After enjoying the views for a little while you’re left with a choice.  You can call it a day and head back the way you came, or you can keep going to Malan’s Basin where you’re presented with even more options.  I chose to continue on to Malan’s Basin, which was another 0.8mi or so.  It starts uphill briefly and then heads down to the basin.

Malan’s Basin is a mountain meadow that was the former site of the Malan Heights Resort, which was open from 1893-1913.  There’s not much left of the place other than a plaque that tells you about the resort and what the prices used to be, which seem crazy by today’s standards.
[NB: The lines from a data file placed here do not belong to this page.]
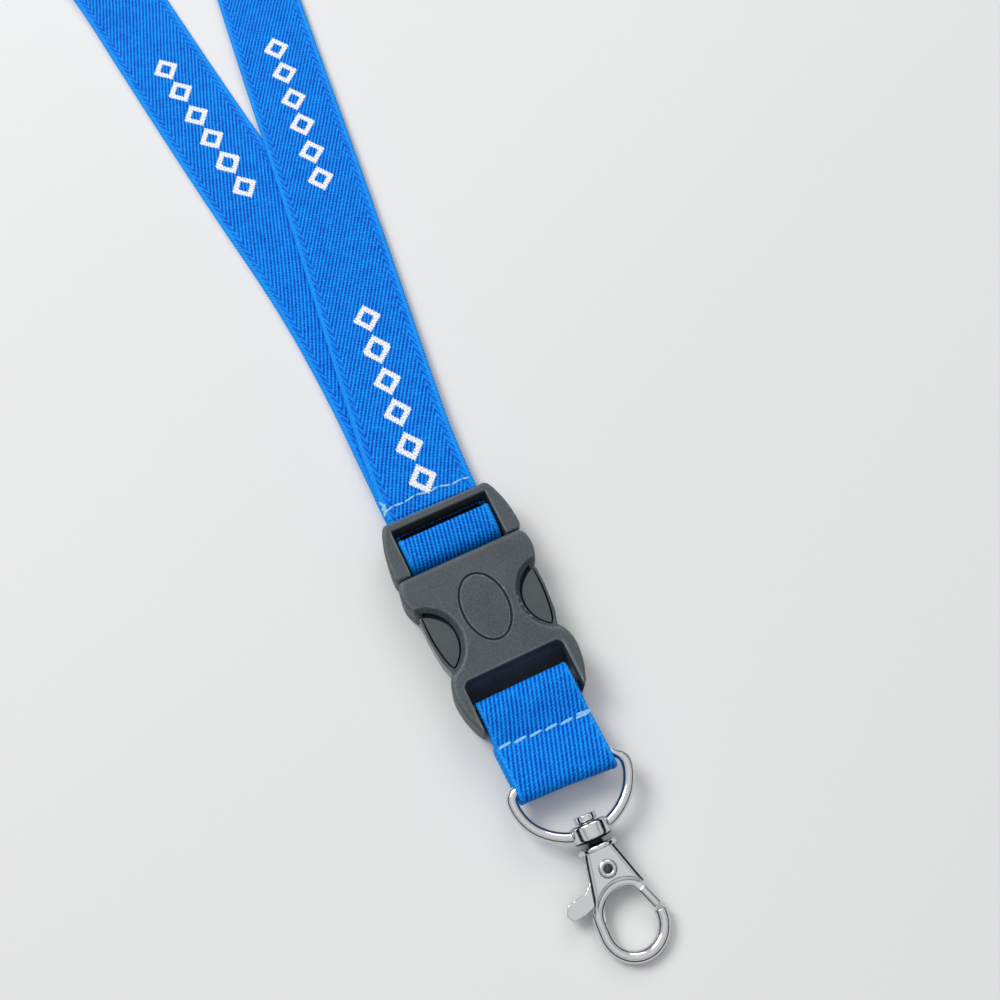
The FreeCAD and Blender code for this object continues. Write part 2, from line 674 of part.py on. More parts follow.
plate = bound("Wedge", "plate", {
    "Xmin": s("[eye_shift] - [plate_foot_half]"), "Xmax": s("[eye_shift] + [plate_foot_half]"),
    "X2min": s("-[plate_top_half]"), "X2max": s("[plate_top_half]"),
    "Ymin": "0", "Ymax": s("[plate_long]"),
    "Zmin": s("-[plate_foot_thick] / 2"), "Zmax": s("[plate_foot_thick] / 2"),
    "Z2min": s("-[plate_thick] / 2"), "Z2max": s("[plate_thick] / 2")},
    (0, f"-({plate_top} + Sizes.plate_long)", 0))
eye_x = s("[eye_shift]")
eye_top = f"({boss_foot} + [eye_set])"
upper_eye = s(f"-({eye_top} + [eye_half])")
lower_eye = s(f"-({eye_top} + [eye_long] - [eye_half])")
eye_sizes = {"Radius1": s("[eye_half] + [hook_wire]"), "Radius2": s("[hook_wire]"), "Angle3": "180"}
eye_items = [
    bound("Torus", "eye_top_bend", eye_sizes, (eye_x, upper_eye, 0), (Z_AXIS, 0)),
    bound("Torus", "eye_foot_bend", eye_sizes, (eye_x, lower_eye, 0), (Z_AXIS, 180)),
]
for side in (-1, 1):
    eye_items.append(bound("Cylinder", f"eye_side_{side + 1}", {
        "Radius": s("[hook_wire]"), "Height": s("[eye_long] - 2 * [eye_half]")},
        (s(f"{side} * ([eye_half] + [hook_wire]) + [eye_shift]"), upper_eye, 0), ALONG))
eye_clear = bound("Cylinder", "eye_clear", {
    "Radius": s("[eye_half]"), "Height": s("[plate_thick] + 2")},
    (eye_x, upper_eye, s("-([plate_thick] / 2 + 1)")))
lever_slot = bound("Box", "lever_slot", {
    "Length": s("4 * [plate_foot_half]"), "Width": s("[eye_set] - [collar_gap] - [collar_long] + 2.0"),
    "Height": s("[lever_slot]")},
    (s("-2 * [plate_foot_half]"), s(f"-({boss_foot} + [eye_set] + 2.85)"),
     s("-[lever_slot] / 2")))
gate_way = bound("Box", "gate_way", {
    "Length": s("[eye_half] + 4 * [hook_wire]"), "Width": s("[gate_long]"),
    "Height": s("[plate_thick] + 2")},
    (s("[eye_half] / 2 + [eye_shift]"), s(f"-({boss_foot} + [gate_top] + [gate_long])"), s("-([plate_thick] / 2 + 1)")))
rivet_y = s(f"-({boss_foot} + [rivet_set])")
rivet_hole = bound("Cylinder", "rivet_hole", {
    "Radius": s("[rivet_radius] + 0.02"), "Height": s("[plate_thick] + 2")},
    (0, rivet_y, s("-([plate_thick] / 2 + 1)")))
cast = joined("cast_plate", "Cut", [plate, eye_clear])
cast = joined("cast", "Fuse", [cast] + eye_items)
cast = joined("cast_cut", "Cut", [cast, lever_slot, gate_way, rivet_hole])
finish(joined("hook", "Fuse", [cast, collar, post, head]), "hook_body", clasp_place)

rivet_shank = bound("Cylinder", "rivet_shank", {
    "Radius": s("[rivet_radius]"), "Height": s("[plate_thick] + 2 * [rivet_head_thick]")},
    (0, rivet_y, s("-([plate_thick] / 2 + [rivet_head_thick])")))
rivet_caps = [bound("Cylinder", f"rivet_cap_{face}", {
    "Radius": s("[rivet_head]"), "Height": s("[rivet_head_thick]")},
    (0, rivet_y, s(place))) for face, place in enumerate(
        ("[plate_thick] / 2", "-([plate_thick] / 2 + [rivet_head_thick])"))]
rivet_bore = bound("Cylinder", "rivet_bore", {
    "Radius": s("[rivet_bore]"), "Height": s("[plate_thick] + 4")},
    (0, rivet_y, s("-([plate_thick] / 2 + 2)")))
rivet = joined("rivet", "Fuse", [rivet_shank] + rivet_caps)
finish(joined("rivet_drilled", "Cut", [rivet, rivet_bore]), "pivot_rivet", clasp_place)

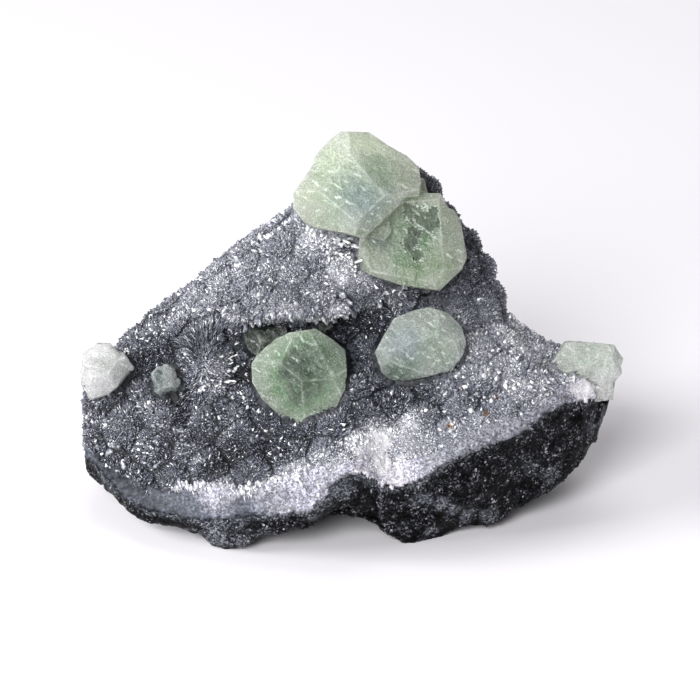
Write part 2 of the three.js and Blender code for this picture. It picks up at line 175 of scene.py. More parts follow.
# Paler patches and threads of quartz in the rock: x, y, z and reach in millimetres, strength.
PALE_PATCHES = [
    (-25, -28.5, 3.4, 3.4, 0.6),
    (-20, -28.5, 2, 3, 0.5),
    (-15.5, -28.5, 2.6, 2.6, 0.4),
    (12.5, -26.2, 9.8, 1.6, 0.5),
    (14.5, -26, 9.4, 1.6, 0.6),
    (16.7, -25.3, 8, 1.8, 0.65),
    (19, -24.3, 6.4, 2, 0.7),
    (21.4, -22.8, 4.6, 1.8, 0.6),
    (14.9, -24.5, 2.3, 1.3, 0.9),
    (36.6, -13.9, 8.5, 2.6, 0.5),
    (44.2, -7.7, 15.8, 2.4, 0.45),
    (33.6, -16.9, 12, 2.2, 0.3),
    (46.5, -4, 17, 2, 0.5),
    (26, -21, 4, 2.4, 0.4),
    (6, -27, 12.5, 1.2, 0.75),
    (5.6, -27.4, 10.5, 0.9, 0.7),
    (5.4, -27.2, 8.5, 0.8, 0.7),
    (5.3, -26.6, 6.5, 0.8, 0.6),
    (-1.5, -29.5, 13.5, 3, 0.5),
    (-7, -30.5, 8.5, 2, 0.3),
    (-44, -15.5, 7.5, 3, 0.35),
]


def merged(node):
    """A bmesh of a CAD node with its loose triangles joined."""
    shape = bmesh.new()
    shape.from_mesh(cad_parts[node].data)
    bmesh.ops.remove_doubles(shape, verts=shape.verts, dist=0.001 * MM)
    return shape


def piece_from(shape, name):
    """An object at the origin made from a bmesh, which is freed."""
    made = bpy.data.objects.new(name, bpy.data.meshes.new(name))
    shape.to_mesh(made.data)
    shape.free()
    scene.collection.objects.link(made)
    return made


def remodel(piece, spacing):
    """Gives a closed piece an even surface of small faces."""
    remesh = piece.modifiers.new("even_surface", "REMESH")
    remesh.mode = "VOXEL"
    remesh.voxel_size = spacing
    scene.view_layers[0].update()
    seen = piece.evaluated_get(bpy.context.evaluated_depsgraph_get())
    fine = bpy.data.meshes.new_from_object(seen)
    piece.modifiers.clear()
    rough, piece.data = piece.data, fine
    fine.name = piece.name
    bpy.data.meshes.remove(rough)


def arrays_of(mesh):
    """The vertices' places and smooth normals as two arrays."""
    places = np.zeros(len(mesh.vertices) * 3)
    normals = np.zeros(len(mesh.vertices) * 3)
    mesh.vertices.foreach_get("co", places)
    mesh.vertex_normals.foreach_get("vector", normals)
    return places.reshape(-1, 3), normals.reshape(-1, 3)


def set_places(mesh, places):
    """Moves the vertices to these places."""
    mesh.vertices.foreach_set("co", places.ravel())
    mesh.update()


def smooth_faces(mesh):
    """Shades the faces as one smooth surface."""
    mesh.polygons.foreach_set("use_smooth", [True] * len(mesh.polygons))


def store(mesh, name, values, domain="POINT"):
    """Keeps a number for each vertex or face of the mesh, for its material to read."""
    attribute = mesh.attributes.new(name, "FLOAT", domain)
    attribute.data.foreach_set("value", np.asarray(values, np.float32))


def swell(places, size, octaves=3, offset=0.0):
    """Smooth random relief from about -1 to 1 at each place."""
    shift = Vector((offset, -offset, 2 * offset))
    return np.array([noise.fractal(Vector(p) + shift, 1.0, 2.0, octaves) for p in places / size])


def chipped(places, size, steepness):
    """Relief of flat chips: each cell of broken rock leans its own way."""
    relief = np.zeros(len(places))
    for i, place in enumerate(places / size):
        nearest = noise.voronoi(Vector(place))[1][0]
        relief[i] = (Vector(place) - nearest).dot(noise.noise_vector(nearest * 3.7))
    return relief * size * steepness * 2


def smoothstep(low, high, values):
    """Rises smoothly from 0 at low to 1 at high."""
    t = np.clip((np.asarray(values) - low) / (high - low), 0, 1)
    return t * t * (3 - 2 * t)


def closeness(places, spot, reach, core, edge, fray=0):
    """Falls from 1 to 0 with the distance from a spot: it starts at the core, ends at the edge.

    Spot and reach are in millimetres, and core and edge are shares of the reach.
    """
    away = np.linalg.norm(places / MM - spot, axis=1) / reach
    return 1 - smoothstep(core, edge, away + fray)


def tree_of(*nodes):
    """One search tree over several CAD nodes."""
    joined = bmesh.new()
    for node in nodes:
        joined.from_mesh(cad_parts[node].data)
    found = BVHTree.FromBMesh(joined)
    joined.free()
    return found


def room_outside(places, normals, others):
    """How far others lie straight out of each place; 1 metre where none is near."""
    start_depth = 0.05 * MM
    room = np.ones(len(places))
    for i, (place, normal) in enumerate(zip(places, normals)):
        start = Vector(place) - Vector(normal) * start_depth
        hit = others.ray_cast(start, Vector(normal), CLOSE_GAP + start_depth)
        if hit[3] is not None:
            room[i] = hit[3] - start_depth
    return room


def paleness(places):
    """How pale the rock is at each place, from 0 to 1."""
    pale = np.zeros(len(places))
    fray = 0.6 * swell(places, 1.3 * MM, 3, 5.5)
    for *spot, reach, most in PALE_PATCHES:
        pale = np.maximum(pale, most * closeness(places, spot, reach, 0.5, 1.1, fray))
    return pale


def fade_at_crust(places):
    """How far quartz is mixed into the rock close under the crust, from 0 to 1."""
    crust = tree_of("quartz_druse")
    x = places[:, 0] / MM
    strong = np.maximum(1 - smoothstep(4, 7, np.abs(x + 1)), 1 - smoothstep(3, 6, np.abs(x + 23)))
    depth = np.array([crust.find_nearest(Vector(place))[3] for place in places]) / MM
    depth += 0.7 * swell(places, 1.1 * MM, 3, 1.7)
    return (0.4 + 0.3 * strong) * (1 - smoothstep(0.5, 1.4 + 1.6 * strong, depth))


noise.seed_set(RELIEF_SEED)
fluorite_nodes = sorted(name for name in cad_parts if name.startswith("fluorite"))

rock = piece_from(merged("matrix"), "matrix_rock")
remodel(rock, ROCK_SPACING)
places, normals = arrays_of(rock.data)
room = room_outside(places, normals, tree_of("quartz_druse", *fluorite_nodes))
bare = (room > CLOSE_GAP).astype(float)
relief = sum(chipped(places, size, steep) for size, steep in CHIPS)
relief += GRIT_RELIEF * swell(places, GRIT_SIZE, 2)
wall = smoothstep(0.25, 0.55, -normals[:, 1])
left_of_crack = smoothstep(CRACK_X + CRACK_WIDTH / 2, CRACK_X - CRACK_WIDTH / 2, places[:, 0])
recess = wall * left_of_crack * smoothstep(-7 * MM, 1 * MM, places[:, 0])
relief -= CRACK_STEP * recess
relief *= bare * smoothstep(0.1 * MM, FOOT_HEIGHT, places[:, 2])
grown = places + normals * relief[:, None]
grown[:, 2] = np.maximum(grown[:, 2], 0)
set_places(rock.data, grown)
smooth_faces(rock.data)
store(rock.data, "pale", np.maximum(paleness(grown), fade_at_crust(grown)))
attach(rock, "root")
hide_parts("matrix")

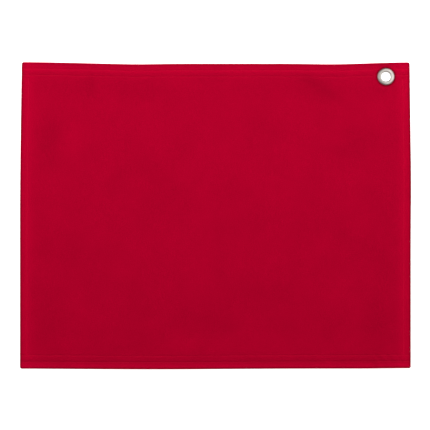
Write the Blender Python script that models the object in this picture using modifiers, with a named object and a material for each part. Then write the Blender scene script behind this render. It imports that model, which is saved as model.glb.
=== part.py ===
"""Golf towel with a corner eyelet, lying flat with its front up.

Metres, +Z up. X runs along the long side, +Y is the top edge, and the eyelet is in
the +X +Y corner. The origin is the middle of the towel, on the surface it lies on.

The towel is one ply of velour terry with its four edges turned under and stitched.
The cloth folds in half about an axis over its middle, so every piece that crosses
the middle is made as a left and a right half.
"""
import math

import bmesh
import bpy

MM = 0.001

# ---- Driving dimensions ----
TOWEL_WIDTH = 500 * MM  # X, over the side edges
TOWEL_DEPTH = 391 * MM  # Y, over the top and bottom edges
CLOTH = 2.0 * MM  # one ply with its pile
CLEARANCE = 0.3 * MM  # between pieces that touch

END_HEM_WIDTH = 19 * MM  # top and bottom hems, from the edge
SIDE_HEM_WIDTH = 11.5 * MM  # left and right hems, from the edge
HEM_THICKNESS = 2.2 * MM  # the two turned plies, pressed by the stitching
HEM_FOLD_RADIUS = 0.8 * MM  # on the folded outer edge
RAMP = 6 * MM  # run over which the cloth comes down from a hem to the floor

ROW_INSET = 2 * MM  # from a hem's inner fold to the row that holds it
ROW_SPACING = 8 * MM  # between the two rows of an end hem
THREAD = 0.4 * MM  # diameter
ROW_END_MARGIN = 2 * MM  # from the end of a row to the edge or hem ahead of it
FURROW_DEPTH = 0.4 * MM  # how far a row pulls the cloth down
FURROW_FLOOR = 0.9 * MM  # half width of the furrow's floor
FURROW_BANK = 1.0 * MM  # width of each of the furrow's slopes

EYELET_FROM_SIDE = 32 * MM  # centre to the right edge
EYELET_INTO_HEM = 1.5 * MM  # from the top hem's inner fold to the centre, towards the edge
EYELET_BORE = 6 * MM  # radius
FLANGE_WIDTH = 5 * MM  # from the bore to the rim
EYELET_METAL = 0.45 * MM  # sheet thickness
BARREL_LIP = 1.75 * MM  # how far the rolled end reaches out past the barrel
FLANGE_CROWN = 1.3 * MM  # height of the domed flange
PRESSED_CLOTH = 1.0 * MM  # the ply under the flange

DOME_POWER = 2.4  # how late the flange's dome turns down towards its rim

ROUND_STEPS = 48  # facets round the eyelet
LIP_STEPS, SHOULDER_STEPS, DOME_STEPS = 5, 6, 8  # facets along the flange's section
FOLD_STEPS = 3  # facets round the folded edge of a hem
THREAD_BEVEL = 2  # bevel resolution of a thread

# ---- Colours ----
CLOTH_RED = (0.415, 0.0012, 0.0225, 1)
THREAD_RED = (0.36, 0.001, 0.02, 1)
NICKEL = (0.62, 0.60, 0.57, 1)

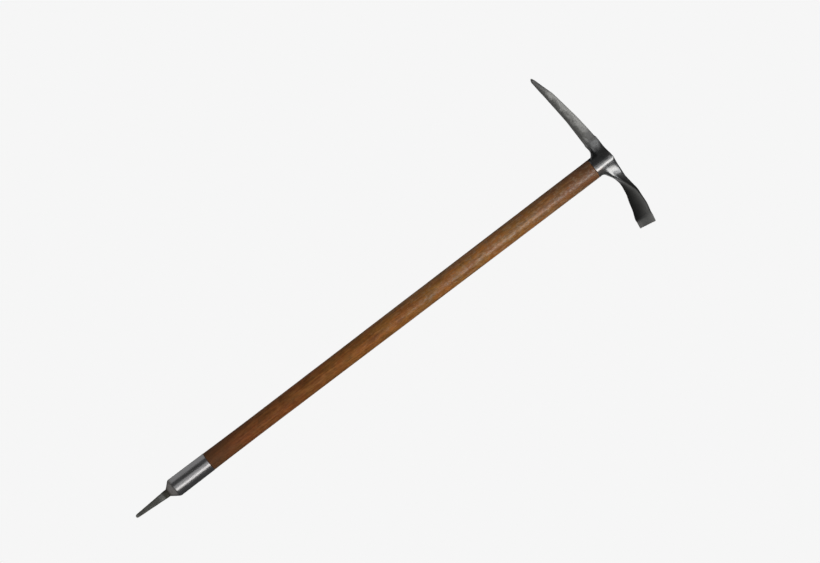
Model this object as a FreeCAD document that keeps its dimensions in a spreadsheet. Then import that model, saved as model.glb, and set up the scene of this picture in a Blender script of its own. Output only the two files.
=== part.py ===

From the basin you’re again presented with some choices.  You can head back the way you came, you can turn left (east) on a narrow trail that leads all the way to the peak of Mount Ogden, or you can turn right (west) onto another narrow trail that creates a loop back to your starting point via Waterfall Canyon.  Take note though that this trail gets VERY thin at times and also VERY steep, especially near the waterfall.  I haven’t done it yet myself but plan to.

I chose to head back the way I came, and made the trek back to Malan’s Peak and then back to the 29th street trailhead.  As mentioned before, one thing of note on the way back is that I turned off of the Malan’s Peak trail onto the Taylor Canyon South trail to check out the spring/waterfall I’d mentioned earlier.  It’s a cool sight, but hard to capture in photos since it’s such a long decline.  Below the waterfall the trail splits.  Right goes to Taylor Canyon North and left goes to Taylor Canyon South.  I chose the south side since I’d taken north on the way up.  It’s less frequented and more rocky but I think I preferred it.  If you don’t like it then the south trail is just across the creek and you can get over there via several of the small waterfalls along the way.  Eventually the south trail pretty much diminished into nothing and I crossed back where the creek was dry just before the foot bridge that splits the two trails.  From there it was an easy stroll back to the trailhead.